__WHAT YOU SHOULD DO__.
Write out the whole listing again, exactly.

__DATASET SECTION__.
-------

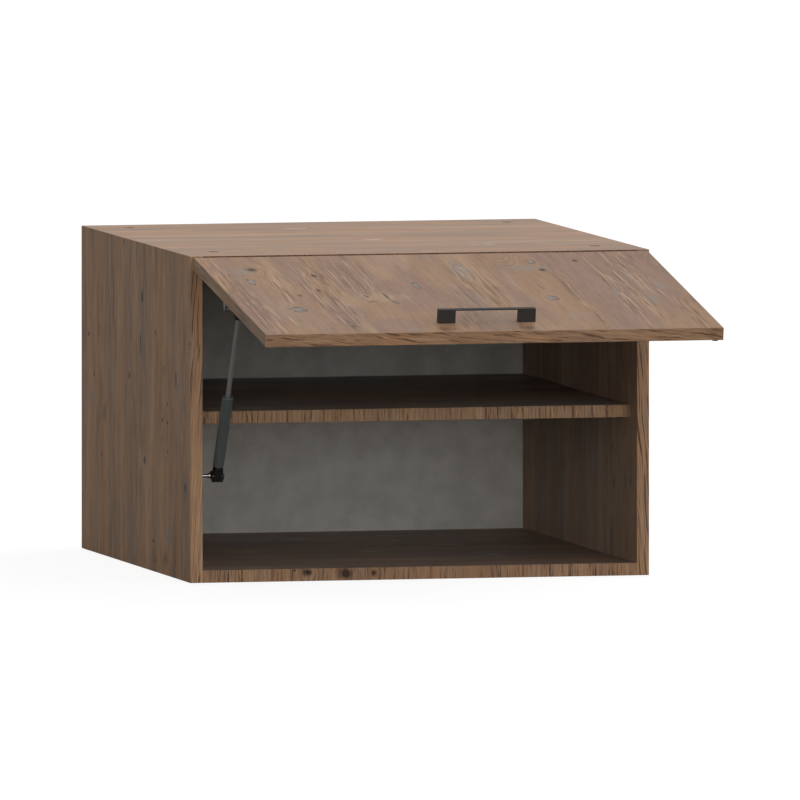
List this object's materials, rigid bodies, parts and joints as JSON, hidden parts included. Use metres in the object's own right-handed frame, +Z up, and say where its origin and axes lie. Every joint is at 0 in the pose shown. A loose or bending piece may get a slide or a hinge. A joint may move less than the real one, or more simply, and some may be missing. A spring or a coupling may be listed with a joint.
{
  "type": "flap door cabinet",
  "caption": "Deep wall cabinet with one lift-up flap door on cup hinges and a gas strut, a shelf, a bridge handle and wood decor boards.",
  "frame": {"origin": "middle of the width, on the rear face of the back panel, at the cabinet's bottom edge", "axes": "+X to the right seen from the front, +Y to the wall, +Z up"},
  "size_m": [0.6, 1.0472, 0.416],
  "materials": {
    "carcass_board": "old wood decor on particle board, satin",
    "flap_board": "old wood decor on particle board, satin",
    "edging": "wood-grained edging strip, satin",
    "back_board": "light grey lacquered fibreboard, matt",
    "cam_cover": "dark cast cam",
    "dowel_wood": "plain beech",
    "hanger_plastic": "light grey moulded plastic",
    "socket_plastic": "black moulded plastic",
    "tube_paint": "dark grey-green paint",
    "rod_steel": "ground steel",
    "seal_rubber": "black rubber",
    "handle_black": "matt black powder coat",
    "bumper_clear": "soft translucent bumper",
    "bracket_steel": "zinc-plated sheet steel",
    "fixing_steel": "zinc-plated steel"
  },
  "bodies": {
    "carcass": {"side_left": "carcass_board", "side_right": "carcass_board", "top_panel": "carcass_board", "bottom_panel": "carcass_board", "shelf": "carcass_board", "back_panel": "back_board", "side_left_edging": "edging", "side_right_edging": "edging", "top_edging": "edging", "bottom_edging": "edging", "shelf_edging": "edging", "top_cams": "cam_cover", "bottom_cams": "cam_cover", "cam_bolts": "fixing_steel", "dowels": "dowel_wood", "shelf_pins": "fixing_steel", "back_screws": "fixing_steel", "hanger_housings": "hanger_plastic", "hanger_hooks": "fixing_steel", "hanger_adjusters": "fixing_steel", "hanger_screws": "fixing_steel", "hinge_plates": "fixing_steel", "hinge_plate_screws": "fixing_steel", "hinge_arms": "fixing_steel", "hinge_arm_screws": "fixing_steel", "strut_side_plate": "fixing_steel", "strut_side_screws": "fixing_steel", "strut_lower_stud": "fixing_steel"},
    "flap": {"flap_panel": "flap_board", "flap_side_edging": "edging", "flap_long_edging": "edging", "hinge_cups": "fixing_steel", "hinge_cup_screws": "fixing_steel", "hinge_pins": "fixing_steel", "strut_flap_bracket": "bracket_steel", "strut_flap_screws": "fixing_steel", "handle": "handle_black", "handle_screws": "fixing_steel", "bumpers": "bumper_clear"},
    "strut_tube": {"strut_lower_socket": "socket_plastic", "strut_tube": "tube_paint", "strut_seal": "seal_rubber"},
    "strut_rod": {"strut_rod": "rod_steel", "strut_piston": "fixing_steel", "strut_upper_socket": "socket_plastic", "strut_upper_stud": "fixing_steel"}
  },
  "joints": [
    {"name": "flap_lift", "type": "hinge", "parent": "carcass", "child": "flap", "pos_m": [0, -0.639, 0.406], "axis": [-1, 0, 0], "range_deg": [-80, 0]},
    {"name": "strut_swing", "type": "hinge", "parent": "carcass", "child": "strut_tube", "pos_m": [-0.2604, -0.6054, 0.135], "axis": [1, 0, 0], "range_deg": [-30, 0]},
    {"name": "strut_stroke", "type": "slide", "parent": "strut_tube", "child": "strut_rod", "axis": [0, -0.507, 0.8619], "range_m": [-0.0905, 0]}
  ],
  "couplings": [
    {"joint": "strut_swing", "follows": "flap_lift", "ratio": 0.37184},
    {"joint": "strut_stroke", "follows": "flap_lift", "m_per_rad": 0.064786}
  ]
}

-------

__EXERCISE SOLUTION__.
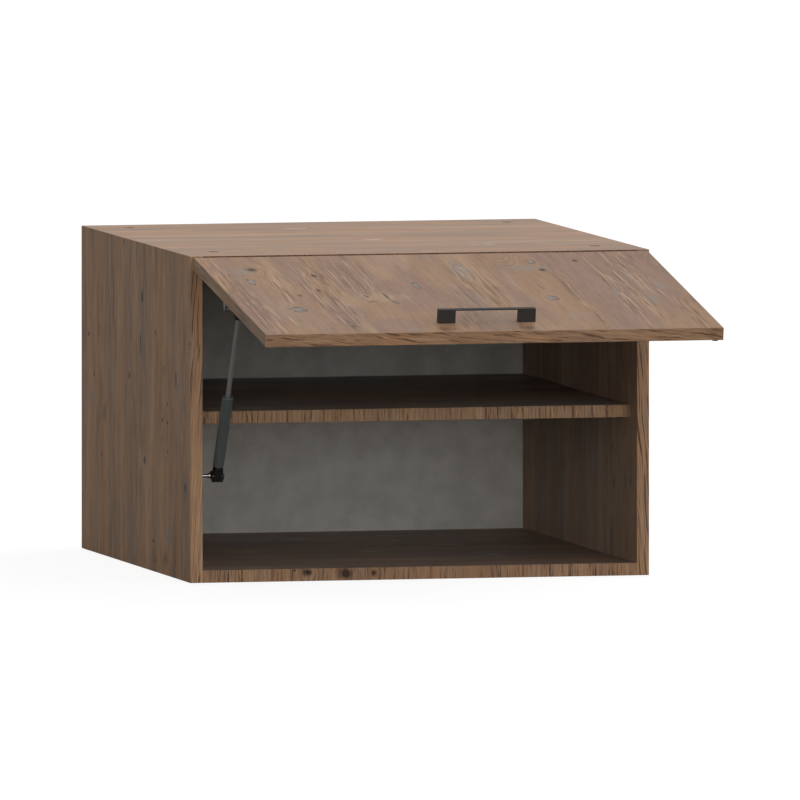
List this object's materials, rigid bodies, parts and joints as JSON, hidden parts included. Use metres in the object's own right-handed frame, +Z up, and say where its origin and axes lie. Every joint is at 0 in the pose shown. A loose or bending piece may get a slide or a hinge. A joint may move less than the real one, or more simply, and some may be missing. A spring or a coupling may be listed with a joint.
{
  "type": "flap door cabinet",
  "caption": "Deep wall cabinet with one lift-up flap door on cup hinges and a gas strut, a shelf, a bridge handle and wood decor boards.",
  "frame": {"origin": "middle of the width, on the rear face of the back panel, at the cabinet's bottom edge", "axes": "+X to the right seen from the front, +Y to the wall, +Z up"},
  "size_m": [0.6, 1.0472, 0.416],
  "materials": {
    "carcass_board": "old wood decor on particle board, satin",
    "flap_board": "old wood decor on particle board, satin",
    "edging": "wood-grained edging strip, satin",
    "back_board": "light grey lacquered fibreboard, matt",
    "cam_cover": "dark cast cam",
    "dowel_wood": "plain beech",
    "hanger_plastic": "light grey moulded plastic",
    "socket_plastic": "black moulded plastic",
    "tube_paint": "dark grey-green paint",
    "rod_steel": "ground steel",
    "seal_rubber": "black rubber",
    "handle_black": "matt black powder coat",
    "bumper_clear": "soft translucent bumper",
    "bracket_steel": "zinc-plated sheet steel",
    "fixing_steel": "zinc-plated steel"
  },
  "bodies": {
    "carcass": {"side_left": "carcass_board", "side_right": "carcass_board", "top_panel": "carcass_board", "bottom_panel": "carcass_board", "shelf": "carcass_board", "back_panel": "back_board", "side_left_edging": "edging", "side_right_edging": "edging", "top_edging": "edging", "bottom_edging": "edging", "shelf_edging": "edging", "top_cams": "cam_cover", "bottom_cams": "cam_cover", "cam_bolts": "fixing_steel", "dowels": "dowel_wood", "shelf_pins": "fixing_steel", "back_screws": "fixing_steel", "hanger_housings": "hanger_plastic", "hanger_hooks": "fixing_steel", "hanger_adjusters": "fixing_steel", "hanger_screws": "fixing_steel", "hinge_plates": "fixing_steel", "hinge_plate_screws": "fixing_steel", "hinge_arms": "fixing_steel", "hinge_arm_screws": "fixing_steel", "strut_side_plate": "fixing_steel", "strut_side_screws": "fixing_steel", "strut_lower_stud": "fixing_steel"},
    "flap": {"flap_panel": "flap_board", "flap_side_edging": "edging", "flap_long_edging": "edging", "hinge_cups": "fixing_steel", "hinge_cup_screws": "fixing_steel", "hinge_pins": "fixing_steel", "strut_flap_bracket": "bracket_steel", "strut_flap_screws": "fixing_steel", "handle": "handle_black", "handle_screws": "fixing_steel", "bumpers": "bumper_clear"},
    "strut_tube": {"strut_lower_socket": "socket_plastic", "strut_tube": "tube_paint", "strut_seal": "seal_rubber"},
    "strut_rod": {"strut_rod": "rod_steel", "strut_piston": "fixing_steel", "strut_upper_socket": "socket_plastic", "strut_upper_stud": "fixing_steel"}
  },
  "joints": [
    {"name": "flap_lift", "type": "hinge", "parent": "carcass", "child": "flap", "pos_m": [0, -0.639, 0.406], "axis": [-1, 0, 0], "range_deg": [-80, 0]},
    {"name": "strut_swing", "type": "hinge", "parent": "carcass", "child": "strut_tube", "pos_m": [-0.2604, -0.6054, 0.135], "axis": [1, 0, 0], "range_deg": [-30, 0]},
    {"name": "strut_stroke", "type": "slide", "parent": "strut_tube", "child": "strut_rod", "axis": [0, -0.507, 0.8619], "range_m": [-0.0905, 0]}
  ],
  "couplings": [
    {"joint": "strut_swing", "follows": "flap_lift", "ratio": 0.37184},
    {"joint": "strut_stroke", "follows": "flap_lift", "m_per_rad": 0.064786}
  ]
}